Bolsonaro tropeça na prudência e transforma sua viagem ao Maranhão num desastre político

30-10-2020 Sexta-feira

Um desastre político. É a definição mais adequada para a visita do presidente Jair Bolsonaro (sem partido) ao Maranhão ontem, com escalas em São Luís e Imperatriz. Durante sua incursão de algumas horas no estado, onde foi recebido por aliados políticos e por grupos de seguidores fantasiados de verde-amarelo – todos sem máscara e confinados em cercadinhos iguais aos do Palácio da Alvorada -, o presidente protagonizou momentos que certamente entrarão para a crônica do seu período reforçando sua estranha noção de política e o seu agressivo desprezo pelas regras de convivência institucional. Escudado pelo senador Roberto Rocha (PSDB), o seu principal aliado no estado, e por vários deputados federais, Jair Bolsonaro exercitou sua verve belicosa ao atacar o governador Flávio Dino, seu Governo e seu partido, o PCdoB, pelo viés ideológico, e fazer piada grosseira com o Guaraná Jesus, afirmando que, ao ingeri-lo, se tornaria “boiola, como os maranhenses”. Com seu comportamento desregrado e seu discurso agressivo, o presidente da República transformou o que seria uma visita de trabalho, para inaugurar, inspecionar e anunciar obras, num inacreditável imbróglio político de repercussão nacional.

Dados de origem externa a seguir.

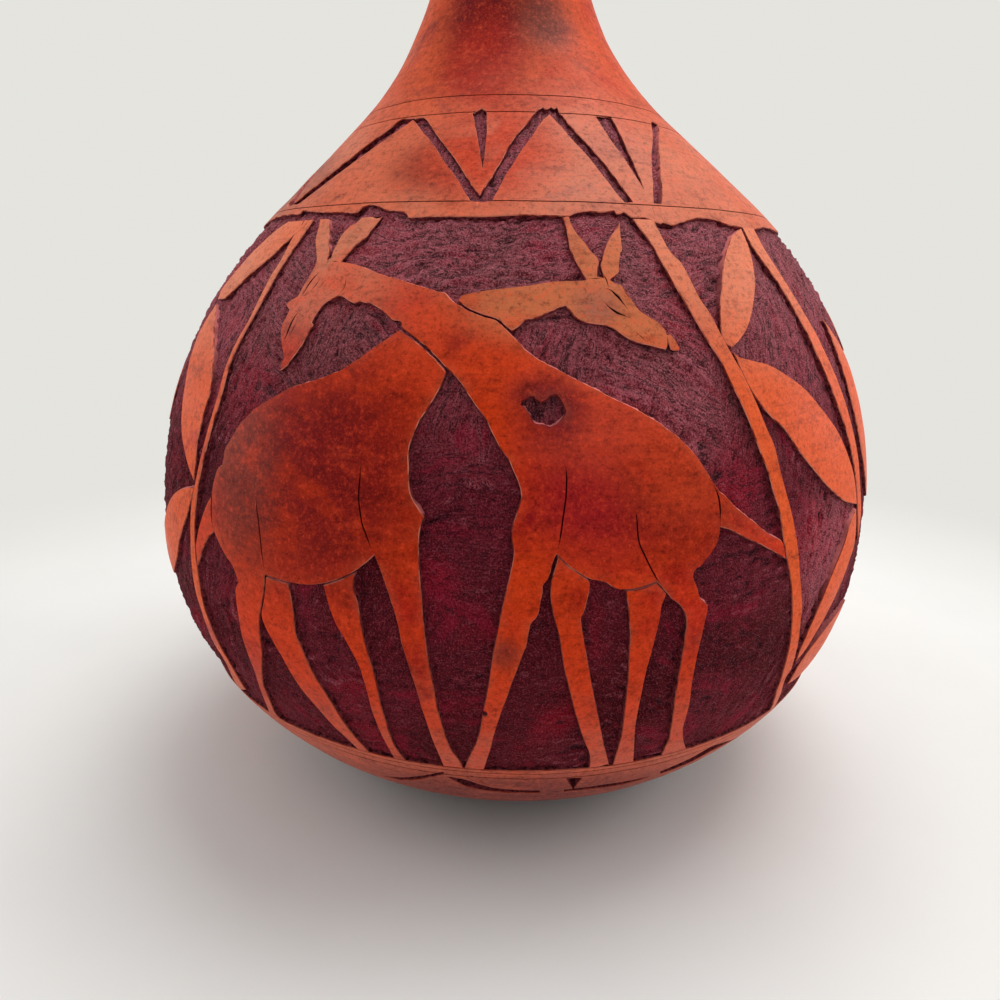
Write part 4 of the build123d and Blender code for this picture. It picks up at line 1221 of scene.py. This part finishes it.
# %% Waxed skin
def waxed_skin(name, orange, brick, crimson, redness, pale, blotches=()):
    skin = Finish(name, 0.45)
    skin.shader.inputs["Specular IOR Level"].default_value = 0.07
    wide = skin.cloud(38, 3, shift=4)
    middle = skin.cloud(9, 5, (1.6, 1.6, 1), shift=9, twist=0.6)
    fine = skin.cloud(1.2, 5, roughness=0.75)
    pores = skin.cloud(0.42, 3, roughness=0.7)
    grain = skin.cloud(1.1, 4, (6, 6, 1), 0.65, shift=2)
    smudge = skin.cloud(4.5, 6, (2, 2, 1), 0.75, shift=13)
    brick_share = skin.sums("ADD", skin.sums("MULTIPLY", wide, 0.55),
                            skin.sums("MULTIPLY", middle, 0.45))
    colour = skin.blend(skin.steps(brick_share, 0.58 - redness, 0.72 - redness), orange, brick)
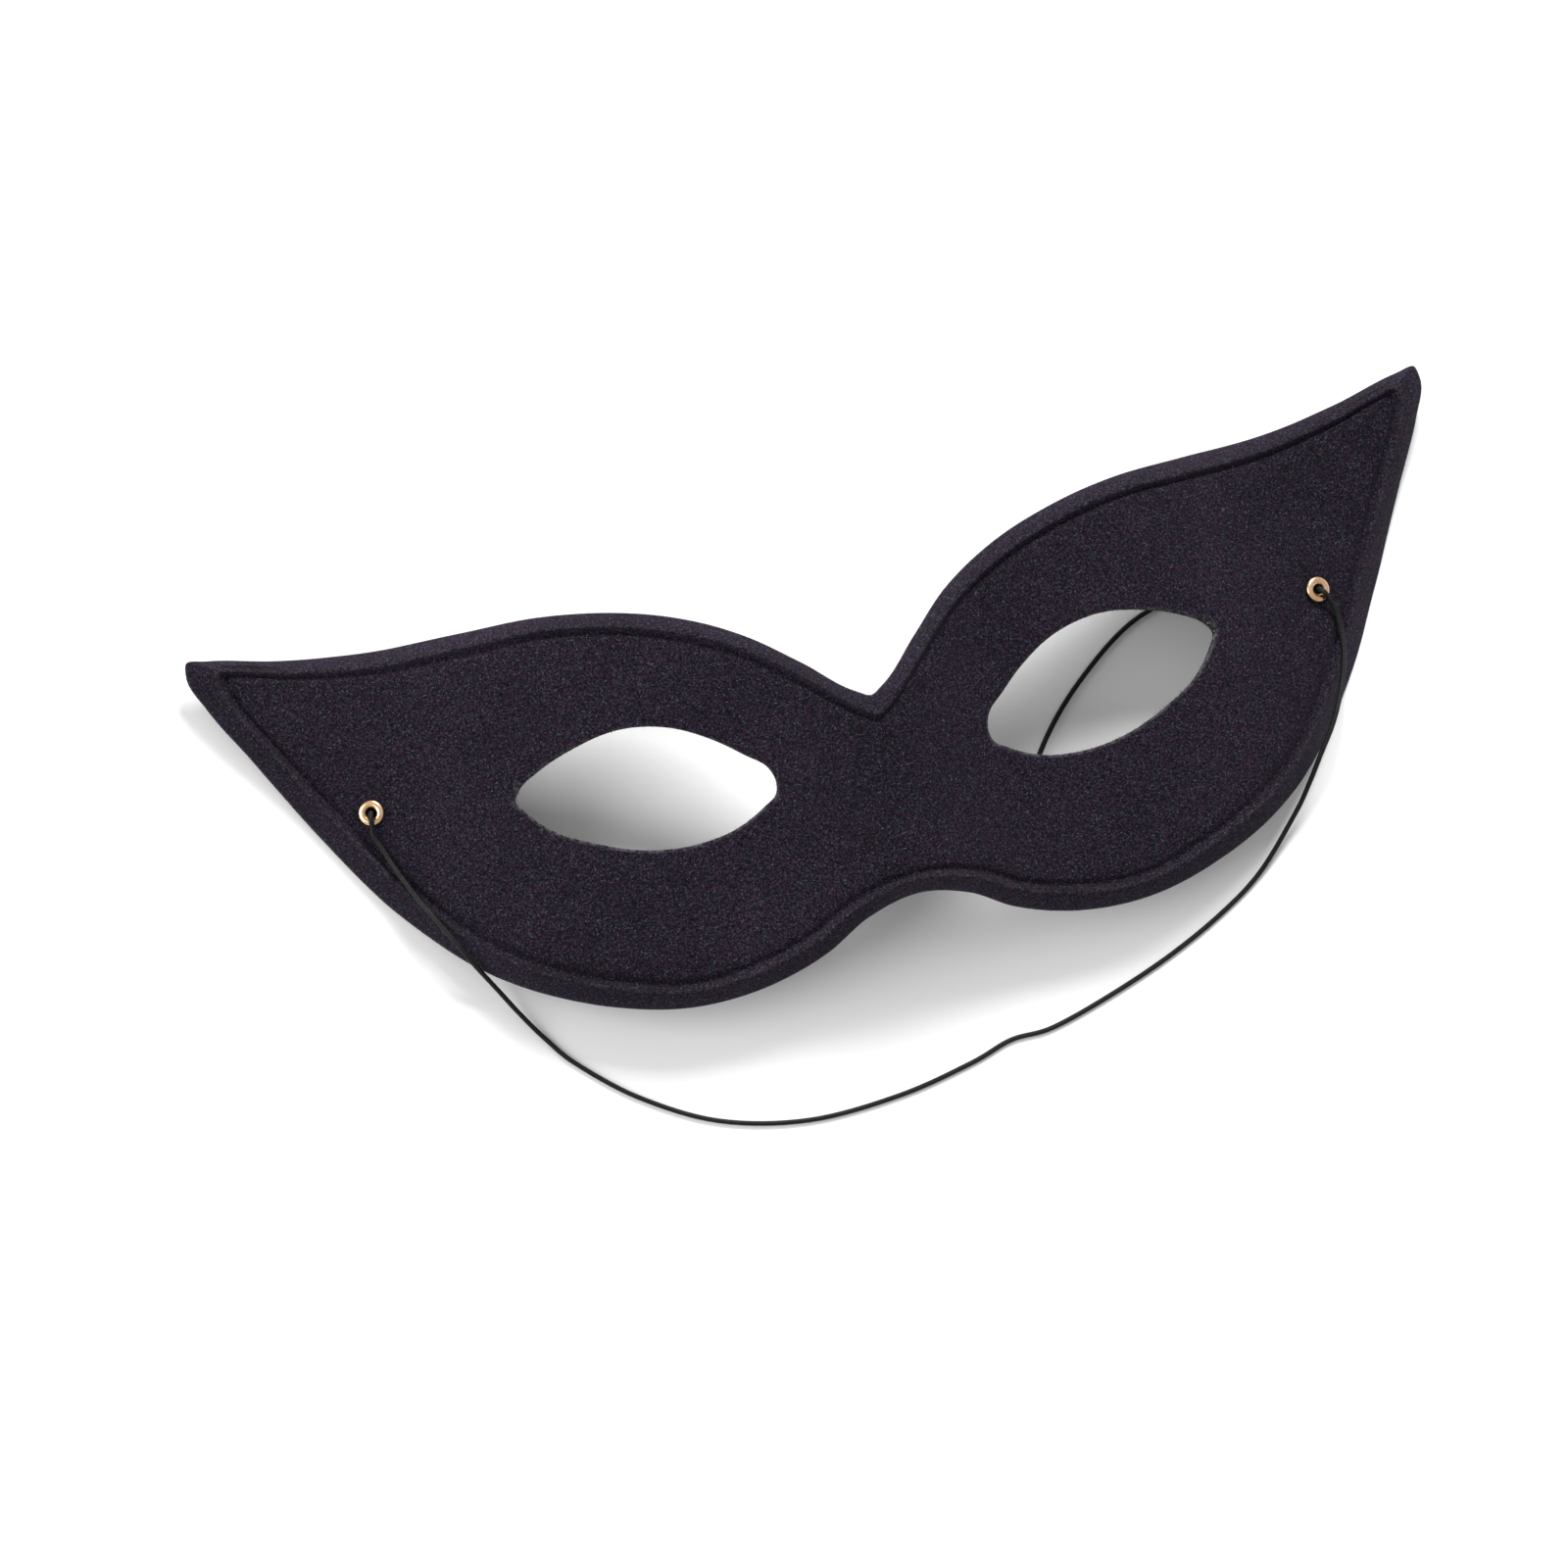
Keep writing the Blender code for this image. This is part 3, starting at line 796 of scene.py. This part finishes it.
def edge_fibres(piece):
    """Loose fibres rooted on the cut edges of the eyeholes and of the rim, standing off them."""
    chance = np.random.default_rng(FIBRE_SEED)
    mesh = piece.data
    lowest = FIBRE_OVER_TABLE * MM
    cut_faces = [poly for poly in mesh.polygons if poly.material_index == 2 and poly.center.z > lowest]
    share = np.array([poly.area for poly in cut_faces])
    pick = chance.choice(len(cut_faces), FIBRES, p=share / share.sum())
    verts, faces = [], []
    for place in pick:
        poly = cut_faces[place]
        weight = chance.dirichlet(np.ones(len(poly.vertices)))
        root = sum((mesh.vertices[i].co * float(w) for i, w in zip(poly.vertices, weight)), Vector())
        reach = (poly.normal + Vector(chance.normal(0.0, FIBRE_SPREAD, 3))).normalized()
        across = reach.cross(Vector(chance.normal(0.0, 1.0, 3))).normalized() * FIBRE_HALF_WIDTH * MM
        reach *= float(chance.uniform(FIBRE_SHORTEST, FIBRE_LONGEST)) * MM
        first = len(verts)
        foot = root - reach * FIBRE_ROOT_SHARE
        for spot in (foot - across, foot + across, root + reach):
            verts.append((spot.x, spot.y, max(spot.z, 0.0)))
        faces.append((first, first + 1, first + 2))
    made = bpy.data.meshes.new("edge_fibres")
    made.from_pydata(verts, [], faces)
    fibres = add_object("edge_fibres", made, fibre_material())
    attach(fibres, "root")


edge_fibres(shell())


def eyelet(side):
    """Rolled brass ring, barrel through the wall and flat flange behind, turned finely."""
    top, back = EYELET_GAP, -WALL - EYELET_GAP
    bore, barrel, flange = EYELET_HOLE_R, EYELET_BARREL_R, EYELET_FLANGE_R
    middle, half = (bore + flange) / 2.0, (flange - bore) / 2.0
    profile = []
    for i in range(RING_STEPS + 1):
        turn = math.pi * i / RING_STEPS
        rise = 0.45 * EYELET_RING + 0.55 * EYELET_RING * math.sin(turn)
        profile.append((middle - half * math.cos(turn), top + rise))
    profile += [
        (flange, top + 0.15 * EYELET_RING),
        (flange - 0.1, top),
        (barrel, top),
        (barrel, back),
        (flange - 0.25, back),
        (flange - 0.2, back - 0.5 * EYELET_BACK),
        (flange - 0.25, back - EYELET_BACK),
        (bore + 0.05, back - EYELET_BACK),
        (bore, back - 0.8 * EYELET_BACK),
    ]
    count = len(profile)
    verts, faces = [], []
    for i in range(EYELET_STEPS):
        turn = math.tau * i / EYELET_STEPS
        verts.extend((r * MM * math.cos(turn), r * MM * math.sin(turn), z * MM) for r, z in profile)
    for i in range(EYELET_STEPS):
        for j in range(count):
            a, b = i * count, (i + 1) % EYELET_STEPS * count
            k = (j + 1) % count
            faces.append((a + j, b + j, b + k, a + k))
    mesh = bpy.data.meshes.new("brass_eyelet_" + side)
    mesh.from_pydata(verts, [], faces)
    fixed = bmesh.new()
    fixed.from_mesh(mesh)
    bmesh.ops.recalc_face_normals(fixed, faces=fixed.faces)
    fixed.to_mesh(mesh)
    fixed.free()
    for poly in mesh.polygons:
        poly.use_smooth = True
    mesh.set_sharp_from_angle(angle=math.radians(50.0))
    piece = add_object("brass_eyelet_" + side, mesh, brass)
    piece.matrix_world = eyelet_frame(side)
    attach(piece, "root")
    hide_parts("eyelet_" + side)


for side in EYELETS:
    eyelet(side)


def floor():
    made = bmesh.new()
    bmesh.ops.create_grid(made, x_segments=1, y_segments=1, size=FLOOR_REACH)
    mesh = bpy.data.meshes.new("floor")
    made.to_mesh(mesh)
    made.free()
    piece = add_object("floor", mesh, floor_material())


def soft_light(name, place, power, width):
    lamp = bpy.data.lights.new(name, "AREA")
    lamp.energy = power
    lamp.size = width
    made = add_object(name, lamp)
    made.location = place
    made.rotation_euler = (-Vector(place)).to_track_quat("-Z", "Y").to_euler()


floor()
for name, place, power, width in LIGHTS:
    soft_light(name, place, power, width)

world = bpy.data.worlds.new("studio")
bpy.context.scene.world = world
world.use_nodes = True
world.node_tree.nodes["Background"].inputs["Color"].default_value = (1.0, 1.0, 1.0, 1.0)
world.node_tree.nodes["Background"].inputs["Strength"].default_value = WORLD_STRENGTH

bpy.context.scene.view_settings.view_transform = "Standard"
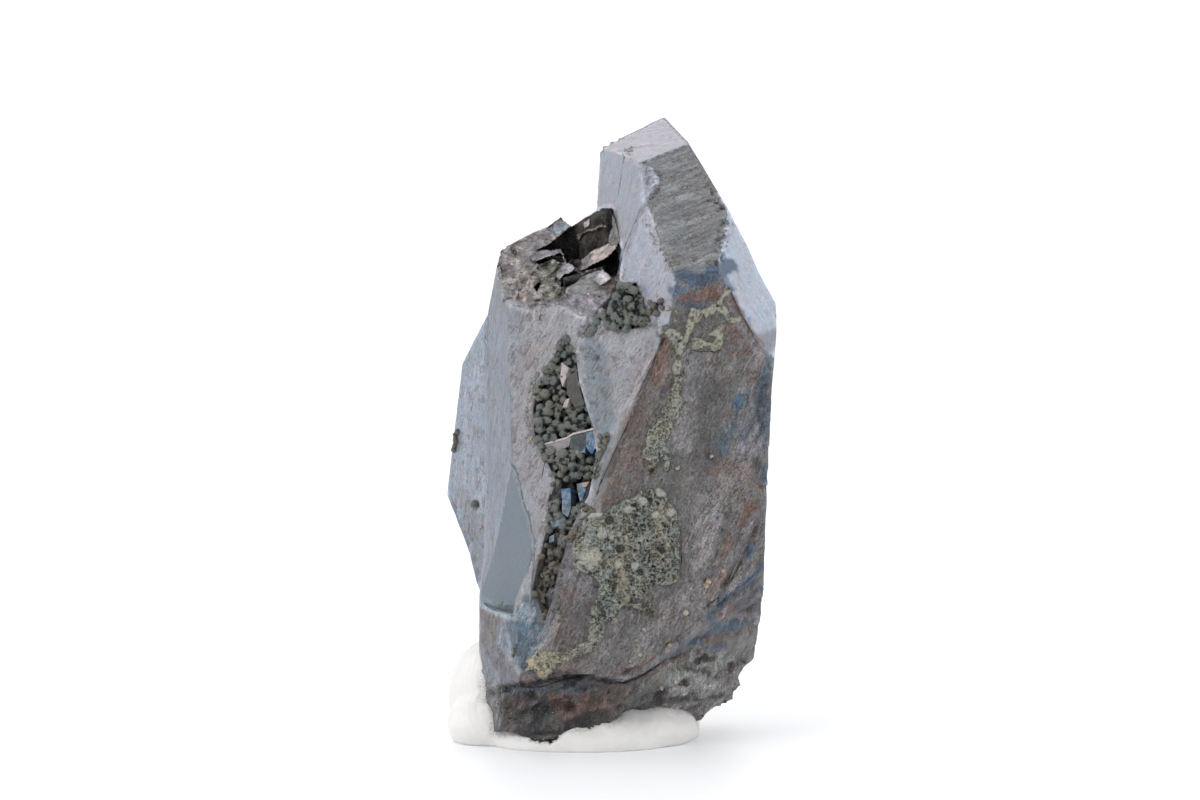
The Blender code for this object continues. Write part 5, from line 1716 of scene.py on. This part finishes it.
# The stage: how far the floor reaches, and the lamp's place, aim and size, in metres, and its power in watts.
FLOOR_REACH = 3.0
LAMP_PLACE, LAMP_AIM = Vector((-0.30, -0.30, 0.45)), Vector((0, 0, 0.024))
LAMP_SIZE, LAMP_POWER = 0.30, 0.9


def make_floor():
    mesh = bpy.data.meshes.new("floor")
    corners = [(x * FLOOR_REACH, y * FLOOR_REACH, 0) for x, y in ((-1, -1), (1, -1), (1, 1), (-1, 1))]
    mesh.from_pydata(corners, [], [(0, 1, 2, 3)])
    mesh.materials.append(floor_material())
    floor = bpy.data.objects.new("floor", mesh)
    bpy.context.scene.collection.objects.link(floor)


def make_world():
    """A pale studio, darker on the camera's side."""
    world = bpy.data.worlds.new("studio")
    bpy.context.scene.world = world
    world.use_nodes = True
    tree = world.node_tree
    way = node(tree, "ShaderNodeTexCoord").outputs["Generated"]
    forward = node(tree, "ShaderNodeSeparateXYZ", Vector=way).outputs["Y"]
    front = spread(tree, forward, -0.8, -0.1, 1.0, 0.0)
    colour = mixed(tree, front, (1.0, 1.0, 1.01, 1.0), (0.50, 0.50, 0.51, 1.0))
    plug(tree, tree.nodes["Background"], Color=colour, Strength=1.3)


def make_lamp():
    light = bpy.data.lights.new("key", "AREA")
    light.size = LAMP_SIZE
    light.energy = LAMP_POWER
    lamp = bpy.data.objects.new("key", light)
    lamp.location = LAMP_PLACE
    lamp.rotation_euler = (LAMP_AIM - LAMP_PLACE).to_track_quat("-Z", "Y").to_euler()
    bpy.context.scene.collection.objects.link(lamp)


def make_camera():
    camera = bpy.data.cameras.new("camera")
    camera.lens = LENS
    camera.sensor_width = SENSOR
    camera.clip_start = 0.01
    obj = bpy.data.objects.new("camera", camera)
    obj.location = to_metres(EYE)
    obj.rotation_euler = Vector(LOOK).to_track_quat("-Z", "Y").to_euler()
    bpy.context.scene.collection.objects.link(obj)
    bpy.context.scene.camera = obj


def make_pieces():
    crystal = make_crystal()
    front = surface_of(crystal)
    make_putty(front)
    make_break(crystal.data.materials[0], surface_of(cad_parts["ferberite_crystal"]), front)
    olive = crust_material("olive_crust")
    make_vug(olive)
    make_notch(olive)
    make_strings(front, crust_material("brown_crust"))
    make_crusts(front)
    make_glints()
    # Painted highlights along lit edges.
    make_seams("highlight_rims", front, HIGHLIGHT_RIMS, crust_material("highlight_edge"))
    # Painted shade in crevices and along the ledge.
    make_seams("shade_seams", front, SHADE_SEAMS, crust_material("shade_edge"))
    make_crumbs("pale_crumbs", front, PALE_CRUMBS, crust_material("pale_crumb"), 31)


bpy.context.scene.view_settings.view_transform = "Standard"
make_camera()
make_floor()
make_world()
make_lamp()
make_pieces()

Na primeira etapa da viagem – que não foi comunicada ao governador Flávio Dino nem ao prefeito Edivaldo Holanda Júnior (PDT), num gesto espantoso de descortesia – o presidente Jair Bolsonaro desembarcou em São Luís, de onde seguiu para a BR-135, onde inaugurou um trecho de 3,5 quilômetros de duplicação. Depois rumou para Imperatriz, onde também foi recebido por apoiadores, e inaugurou dois quilômetros restaurados da BR-10 e anunciou a criação de uma universidade federal na região. Quase nada além disso, o que confirmou a suspeita inicial de que o propósito não admitido que o propósito da viagem era essencialmente político.

Em São Luís, sua estada passaria em branco, sem qualquer expressão, se o presidente não tivesse chocado os maranhenses com uma piada de mau gosto, preconceituosa e de natureza claramente homofóbica sobre o Guaraná Jesus, um dos símbolos do Maranhão. Ao ingeri-la, gracejou agressivamente: “Agora eu virei boiola. Igual maranhense, é isso? Guaraná cor-de-rosa do Maranhão aí, quem toma esse guaraná aqui vira maranhense”. A piada sem graça causou perplexidade, principalmente pelo de que alguns maranhenses do seu grupo de acompanhantes tenham achado graça. O senador Roberto Rocha, ciente da repercussão, tentou minimizar, mas não conseguiu. O governador Flávio Dino, por seu turno, protestou contra a opereta presidencial de ofensa aos maranhenses.

– Bolsonaro veio ao Maranhão com sua habitual falta de educação e decoro. Fez piada sem graça com uma de nossas tradicionais marcas empresariais: o Guaraná Jesus. E o mais grave: usou dinheiro público para propaganda política. Será processado – reagiu o governador nas suas redes sociais.

Em Imperatriz, ao falar para simpatizantes, Jair Bolsonaro escancarou a motivação política da viagem. Além de não comunicar sua visita ao governador Flávio Dino, mesmo tendo ele atendido solicitação do ministro do Gabinete de Segurança Institucional, general Augusto Heleno e autorizado a PM a se integrar ao esquema de segurança presidencial, Jair Bolsonaro recorreu ao seu extremismo de direita e atacou duramente o dirigente maranhense, dizendo que o Maranhão vive sob “uma ditadura comunista” e que o PCdoB “deve ser varrido” do Maranhão. Ataque foi gratuito, sem qualquer justificativa. O governador Flávio Dino deu troco imediatamente, disparando: “Não tenho medo de ditador, nem de projeto de ditador e nem de ditadura. Não tenho medo de Bolsonaro”.

O caráter político da visita do presidente Jair Bolsonaro ao Maranhão não surpreendeu. O simples fato de não comunicar sua vinda ao governador, como manda a praxe, mesmo sendo eles adversários políticos, e a desenvoltura do senador Roberto Rocha como uma espécie de dono da agenda, foram evidências de que não havia maiores propósitos de governo na viagem. Só que os fatos ocorridos, a reação a eles e a repercussão fora do Maranhão demonstraram que o presidente dificilmente colherá bons frutos políticos dessa empreitada.